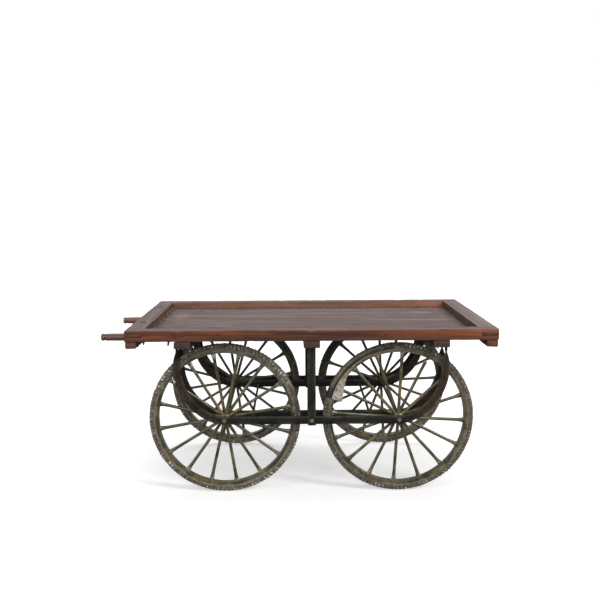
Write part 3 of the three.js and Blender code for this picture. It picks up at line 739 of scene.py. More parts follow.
def divide_along(bm, axis, step):
    """Divides every edge that runs along an axis into steps"""
    groups = {}
    for edge in bm.edges:
        span = edge.verts[1].co - edge.verts[0].co
        if abs(span[axis]) > 0.99 * span.length and span.length > 2 * step:
            groups.setdefault(round(span.length, 1), []).append(edge)
    for edges in groups.values():
        cuts = round(edges[0].calc_length() / step) - 1
        bmesh.ops.subdivide_edges(bm, edges=edges, cuts=cuts, use_grid_fill=True)


def weather(bm, low, high, seed, soften=0.0014, chip=0.005, hollow=0.0006, rot=0.0):
    """Moves vertices inwards: softly all along the arrises, deeper in a few chips"""
    wear = bm.verts.layers.float.new("wear")
    shift = Vector((seed * 7.3, seed * 3.1, seed * 5.7))
    for vertex in bm.verts:
        place = vertex.co.copy()
        from_low, from_high = place - low, high - place
        inwards = Vector((0, 0, 0))
        for axis in range(3):
            if min(from_low[axis], from_high[axis]) < ARRIS_REACH:
                inwards[axis] = 1 if from_low[axis] < from_high[axis] else -1
        if inwards.length_squared > 1.5:
            soft = 0.5 + 0.5 * noise.noise(place * 14 + shift)
            bite = max(0, noise.noise(place * 24 + shift * 2) - 0.22) / 0.6
            depth = soften * soft + chip * bite
            if rot and from_low.z < ARRIS_REACH:
                depth += rot * max(0, noise.noise(place * 38 + shift * 3) + 0.15)
            vertex[wear] = min(1, 0.35 + bite)
        else:
            depth = hollow * (0.5 + 0.5 * noise.noise(place * 6 + shift))
        vertex.co = place + inwards * depth


def worn_timber(low, high, grain, seed, step=0.012, across=0, **wearing):
    """A whole straight timber, with a few divisions across it if it is wide"""
    bm = box_mesh(low, high)
    ease(bm, bm.edges[:], ARRIS_BEVEL)
    if across:
        divide_along(bm, 1 - AXES[grain], (high - low)[1 - AXES[grain]] / across)
    divide_along(bm, AXES[grain], step)
    weather(bm, low, high, seed, **wearing)
    return bm


print("timber helpers ready")

# %% [markdown]
# ## The side rails
#
# Each rail is slotted open at both ends for the tongue of an end board: a bridle joint. The slots
# are cut from the box with planes. The faces inside the slot are deleted, and its three walls are
# filled in from the corners that are left.

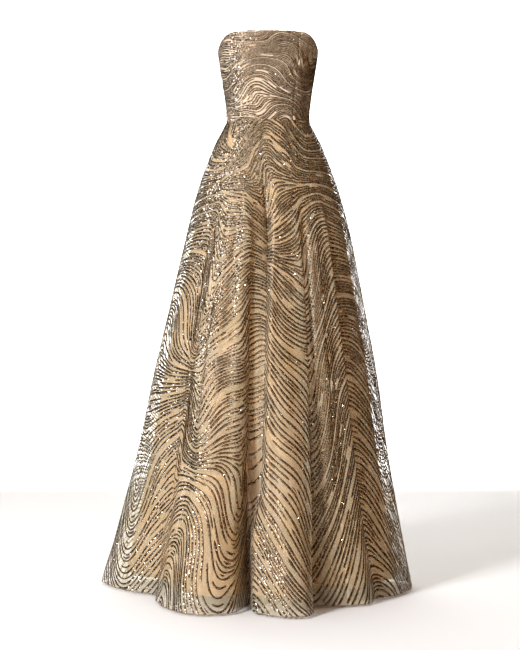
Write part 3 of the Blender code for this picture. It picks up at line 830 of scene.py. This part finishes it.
def build_sheet(name, cloth, material):
    """A single sheet of sheer cloth with its seam allowances turned under."""
    left = seam_allowance(cloth, 0)
    right = seam_allowance(cloth, -1)
    points = np.concatenate([[left[1], left[0]], cloth.points, [right[0], right[1]]])
    columns, rows = points.shape[:2]
    return new_piece(name, points.reshape(-1, 3), grid_faces(columns, rows), [material])


RIM_STEPS = 5


def build_shell(name, cloth, thickness, outer_material, inner_material, round_top=False):
    """A thin closed shell: the outer face, over the top edge, the inner face, and closed edges."""
    outside = cloth.points
    inside = outside - cloth.normals * thickness
    inside[:, [0, -1], 2] = outside[:, [0, -1], 2]
    loop = [outside]
    if round_top:
        middle = (outside[:, -1] + inside[:, -1]) / 2.0
        half = (outside[:, -1] - inside[:, -1]) / 2.0
        rise = np.linalg.norm(half, axis=-1)[:, None] * np.array([0.0, 0.0, 1.0])
        for step in range(1, RIM_STEPS):
            turn = pi * step / RIM_STEPS
            loop.append((middle + half * cos(turn) + rise * sin(turn))[:, None, :])
    loop.append(inside[:, ::-1])
    points = np.concatenate(loop, axis=1)
    columns, rows = points.shape[:2]
    faces = [grid_faces(columns, rows)]
    wrap = np.arange(columns - 1) * rows
    faces.append(np.stack([wrap, wrap + rows - 1, wrap + 2 * rows - 1, wrap + rows], axis=1))
    half_rows = np.arange(rows // 2)
    for start, order in ((0, 1), ((columns - 1) * rows, -1)):
        low, high = start + half_rows, start + rows - 1 - half_rows
        edge = np.stack([low[:-1], low[1:], high[1:], high[:-1]], axis=1)
        faces.append(edge[:, ::order])
    faces = np.concatenate(faces)
    outer_rows = cloth.points.shape[1] - 1
    finishes = np.ones(len(faces), dtype=np.int32)
    body = np.tile(np.arange(rows - 1) < outer_rows + RIM_STEPS // 2, columns - 1)
    finishes[: len(body)] = np.where(body, 0, 1)
    return new_piece(name, points.reshape(-1, 3), faces, [outer_material, inner_material], finishes)


HEM_THREAD_RADIUS = 0.6 * MM
HEM_THREAD_SIDES = 6
TOOTH_PITCH = 1.5 * MM
TOOTH_LENGTH = 2.2 * MM
TOOTH_RADIUS = 0.55 * MM
TOOTH_SIDES = 6
TOOTH_REACH = 0.7 * MM
TEETH_FOOT = 4.0 * MM
TEETH_TOP = 10.0 * MM


def build_thread(name, path):
    """A round hem thread along a path, closed at both ends."""
    tangents = unit(np.gradient(path, axis=0))
    side = unit(np.cross(tangents, (0.0, 0.0, 1.0)))
    rise = np.cross(side, tangents)
    rings = path[:, None] + HEM_THREAD_RADIUS * ring_of(side, rise, HEM_THREAD_SIDES)
    points = np.concatenate([rings.reshape(-1, 3), path[[0, -1]]])
    count = len(path)
    at = np.arange(count - 1)[:, None] * HEM_THREAD_SIDES
    one, two = np.arange(HEM_THREAD_SIDES), (np.arange(HEM_THREAD_SIDES) + 1) % HEM_THREAD_SIDES
    upper = at + HEM_THREAD_SIDES
    low = np.stack([at + one, at + two, upper + two], axis=-1).reshape(-1, 3)
    high = np.stack([at + one, upper + two, upper + one], axis=-1).reshape(-1, 3)
    last = (count - 1) * HEM_THREAD_SIDES
    first_end = np.stack([two, one, np.full(HEM_THREAD_SIDES, len(points) - 2)], axis=-1)
    last_end = np.stack([last + one, last + two, np.full(HEM_THREAD_SIDES, len(points) - 1)], axis=-1)
    faces = np.concatenate([low, high, first_end, last_end])
    return new_piece(name, points, faces, [HEM_THREAD])


def build_zip_teeth(tape):
    """The coil's teeth down the middle of the zip, from the left and the right tape in turn."""
    heights = np.arange(ZIP_END + TEETH_FOOT, ZIP_TOP - TEETH_TOP, TOOTH_PITCH / 2.0)
    edge, outward = on_cloth(tape, np.full(heights.shape, tape.places[-1]), heights)
    up = unit(np.gradient(edge, axis=0))
    across = np.cross(up, outward)
    side = np.where(np.arange(len(heights)) % 2, 1.0, -1.0)[:, None]
    middle = edge - outward * TAPE_WALL / 2.0 + across * side * TOOTH_REACH
    ring = middle[:, None] + ring_of(up, outward, TOOTH_SIDES) * TOOTH_RADIUS
    half = across[:, None] * TOOTH_LENGTH / 2.0
    points = np.concatenate([ring - half, ring + half], axis=1).reshape(-1, 3)
    one, two = np.arange(TOOTH_SIDES), (np.arange(TOOTH_SIDES) + 1) % TOOTH_SIDES
    sides = np.stack([one, two, two + TOOTH_SIDES, one + TOOTH_SIDES], axis=-1)
    fan = np.arange(1, TOOTH_SIDES - 1, 2)
    caps = np.stack([np.zeros_like(fan), (fan + 2) % TOOTH_SIDES, fan + 1, fan], axis=-1)
    caps = np.concatenate([caps, caps[:, ::-1] + TOOTH_SIDES])
    tooth = np.concatenate([sides, caps])
    starts = np.arange(len(heights))[:, None, None] * 2 * TOOTH_SIDES
    faces = (starts + tooth[None]).reshape(-1, 4)
    return new_piece("zip_teeth", points, faces, [COIL])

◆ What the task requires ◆
Each line must be given again exactly as written above.

◆ Reply ◆
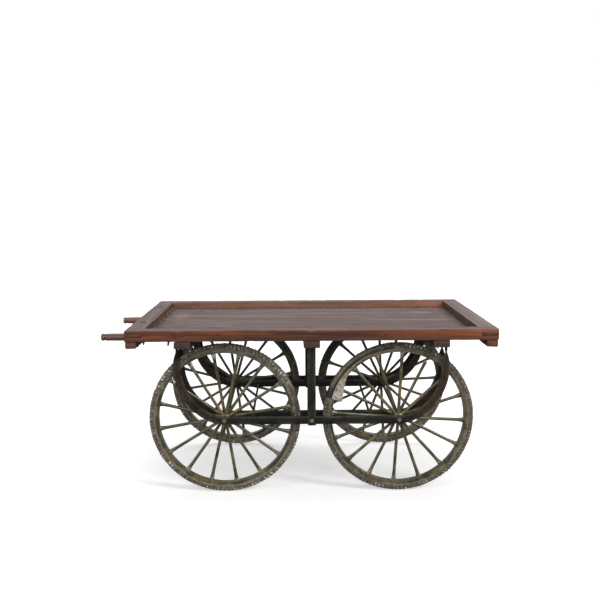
Write part 3 of the three.js and Blender code for this picture. It picks up at line 739 of scene.py. More parts follow.
def divide_along(bm, axis, step):
    """Divides every edge that runs along an axis into steps"""
    groups = {}
    for edge in bm.edges:
        span = edge.verts[1].co - edge.verts[0].co
        if abs(span[axis]) > 0.99 * span.length and span.length > 2 * step:
            groups.setdefault(round(span.length, 1), []).append(edge)
    for edges in groups.values():
        cuts = round(edges[0].calc_length() / step) - 1
        bmesh.ops.subdivide_edges(bm, edges=edges, cuts=cuts, use_grid_fill=True)


def weather(bm, low, high, seed, soften=0.0014, chip=0.005, hollow=0.0006, rot=0.0):
    """Moves vertices inwards: softly all along the arrises, deeper in a few chips"""
    wear = bm.verts.layers.float.new("wear")
    shift = Vector((seed * 7.3, seed * 3.1, seed * 5.7))
    for vertex in bm.verts:
        place = vertex.co.copy()
        from_low, from_high = place - low, high - place
        inwards = Vector((0, 0, 0))
        for axis in range(3):
            if min(from_low[axis], from_high[axis]) < ARRIS_REACH:
                inwards[axis] = 1 if from_low[axis] < from_high[axis] else -1
        if inwards.length_squared > 1.5:
            soft = 0.5 + 0.5 * noise.noise(place * 14 + shift)
            bite = max(0, noise.noise(place * 24 + shift * 2) - 0.22) / 0.6
            depth = soften * soft + chip * bite
            if rot and from_low.z < ARRIS_REACH:
                depth += rot * max(0, noise.noise(place * 38 + shift * 3) + 0.15)
            vertex[wear] = min(1, 0.35 + bite)
        else:
            depth = hollow * (0.5 + 0.5 * noise.noise(place * 6 + shift))
        vertex.co = place + inwards * depth


def worn_timber(low, high, grain, seed, step=0.012, across=0, **wearing):
    """A whole straight timber, with a few divisions across it if it is wide"""
    bm = box_mesh(low, high)
    ease(bm, bm.edges[:], ARRIS_BEVEL)
    if across:
        divide_along(bm, 1 - AXES[grain], (high - low)[1 - AXES[grain]] / across)
    divide_along(bm, AXES[grain], step)
    weather(bm, low, high, seed, **wearing)
    return bm


print("timber helpers ready")

# %% [markdown]
# ## The side rails
#
# Each rail is slotted open at both ends for the tongue of an end board: a bridle joint. The slots
# are cut from the box with planes. The faces inside the slot are deleted, and its three walls are
# filled in from the corners that are left.

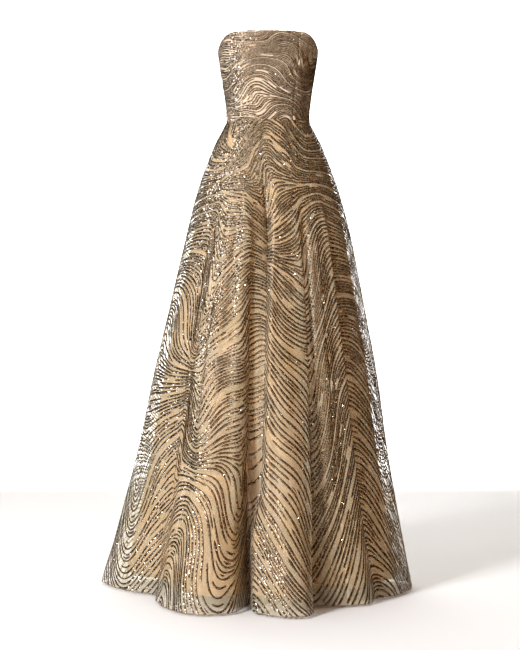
Write part 3 of the Blender code for this picture. It picks up at line 830 of scene.py. This part finishes it.
def build_sheet(name, cloth, material):
    """A single sheet of sheer cloth with its seam allowances turned under."""
    left = seam_allowance(cloth, 0)
    right = seam_allowance(cloth, -1)
    points = np.concatenate([[left[1], left[0]], cloth.points, [right[0], right[1]]])
    columns, rows = points.shape[:2]
    return new_piece(name, points.reshape(-1, 3), grid_faces(columns, rows), [material])


RIM_STEPS = 5


def build_shell(name, cloth, thickness, outer_material, inner_material, round_top=False):
    """A thin closed shell: the outer face, over the top edge, the inner face, and closed edges."""
    outside = cloth.points
    inside = outside - cloth.normals * thickness
    inside[:, [0, -1], 2] = outside[:, [0, -1], 2]
    loop = [outside]
    if round_top:
        middle = (outside[:, -1] + inside[:, -1]) / 2.0
        half = (outside[:, -1] - inside[:, -1]) / 2.0
        rise = np.linalg.norm(half, axis=-1)[:, None] * np.array([0.0, 0.0, 1.0])
        for step in range(1, RIM_STEPS):
            turn = pi * step / RIM_STEPS
            loop.append((middle + half * cos(turn) + rise * sin(turn))[:, None, :])
    loop.append(inside[:, ::-1])
    points = np.concatenate(loop, axis=1)
    columns, rows = points.shape[:2]
    faces = [grid_faces(columns, rows)]
    wrap = np.arange(columns - 1) * rows
    faces.append(np.stack([wrap, wrap + rows - 1, wrap + 2 * rows - 1, wrap + rows], axis=1))
    half_rows = np.arange(rows // 2)
    for start, order in ((0, 1), ((columns - 1) * rows, -1)):
        low, high = start + half_rows, start + rows - 1 - half_rows
        edge = np.stack([low[:-1], low[1:], high[1:], high[:-1]], axis=1)
        faces.append(edge[:, ::order])
    faces = np.concatenate(faces)
    outer_rows = cloth.points.shape[1] - 1
    finishes = np.ones(len(faces), dtype=np.int32)
    body = np.tile(np.arange(rows - 1) < outer_rows + RIM_STEPS // 2, columns - 1)
    finishes[: len(body)] = np.where(body, 0, 1)
    return new_piece(name, points.reshape(-1, 3), faces, [outer_material, inner_material], finishes)


HEM_THREAD_RADIUS = 0.6 * MM
HEM_THREAD_SIDES = 6
TOOTH_PITCH = 1.5 * MM
TOOTH_LENGTH = 2.2 * MM
TOOTH_RADIUS = 0.55 * MM
TOOTH_SIDES = 6
TOOTH_REACH = 0.7 * MM
TEETH_FOOT = 4.0 * MM
TEETH_TOP = 10.0 * MM


def build_thread(name, path):
    """A round hem thread along a path, closed at both ends."""
    tangents = unit(np.gradient(path, axis=0))
    side = unit(np.cross(tangents, (0.0, 0.0, 1.0)))
    rise = np.cross(side, tangents)
    rings = path[:, None] + HEM_THREAD_RADIUS * ring_of(side, rise, HEM_THREAD_SIDES)
    points = np.concatenate([rings.reshape(-1, 3), path[[0, -1]]])
    count = len(path)
    at = np.arange(count - 1)[:, None] * HEM_THREAD_SIDES
    one, two = np.arange(HEM_THREAD_SIDES), (np.arange(HEM_THREAD_SIDES) + 1) % HEM_THREAD_SIDES
    upper = at + HEM_THREAD_SIDES
    low = np.stack([at + one, at + two, upper + two], axis=-1).reshape(-1, 3)
    high = np.stack([at + one, upper + two, upper + one], axis=-1).reshape(-1, 3)
    last = (count - 1) * HEM_THREAD_SIDES
    first_end = np.stack([two, one, np.full(HEM_THREAD_SIDES, len(points) - 2)], axis=-1)
    last_end = np.stack([last + one, last + two, np.full(HEM_THREAD_SIDES, len(points) - 1)], axis=-1)
    faces = np.concatenate([low, high, first_end, last_end])
    return new_piece(name, points, faces, [HEM_THREAD])


def build_zip_teeth(tape):
    """The coil's teeth down the middle of the zip, from the left and the right tape in turn."""
    heights = np.arange(ZIP_END + TEETH_FOOT, ZIP_TOP - TEETH_TOP, TOOTH_PITCH / 2.0)
    edge, outward = on_cloth(tape, np.full(heights.shape, tape.places[-1]), heights)
    up = unit(np.gradient(edge, axis=0))
    across = np.cross(up, outward)
    side = np.where(np.arange(len(heights)) % 2, 1.0, -1.0)[:, None]
    middle = edge - outward * TAPE_WALL / 2.0 + across * side * TOOTH_REACH
    ring = middle[:, None] + ring_of(up, outward, TOOTH_SIDES) * TOOTH_RADIUS
    half = across[:, None] * TOOTH_LENGTH / 2.0
    points = np.concatenate([ring - half, ring + half], axis=1).reshape(-1, 3)
    one, two = np.arange(TOOTH_SIDES), (np.arange(TOOTH_SIDES) + 1) % TOOTH_SIDES
    sides = np.stack([one, two, two + TOOTH_SIDES, one + TOOTH_SIDES], axis=-1)
    fan = np.arange(1, TOOTH_SIDES - 1, 2)
    caps = np.stack([np.zeros_like(fan), (fan + 2) % TOOTH_SIDES, fan + 1, fan], axis=-1)
    caps = np.concatenate([caps, caps[:, ::-1] + TOOTH_SIDES])
    tooth = np.concatenate([sides, caps])
    starts = np.arange(len(heights))[:, None, None] * 2 * TOOTH_SIDES
    faces = (starts + tooth[None]).reshape(-1, 4)
    return new_piece("zip_teeth", points, faces, [COIL])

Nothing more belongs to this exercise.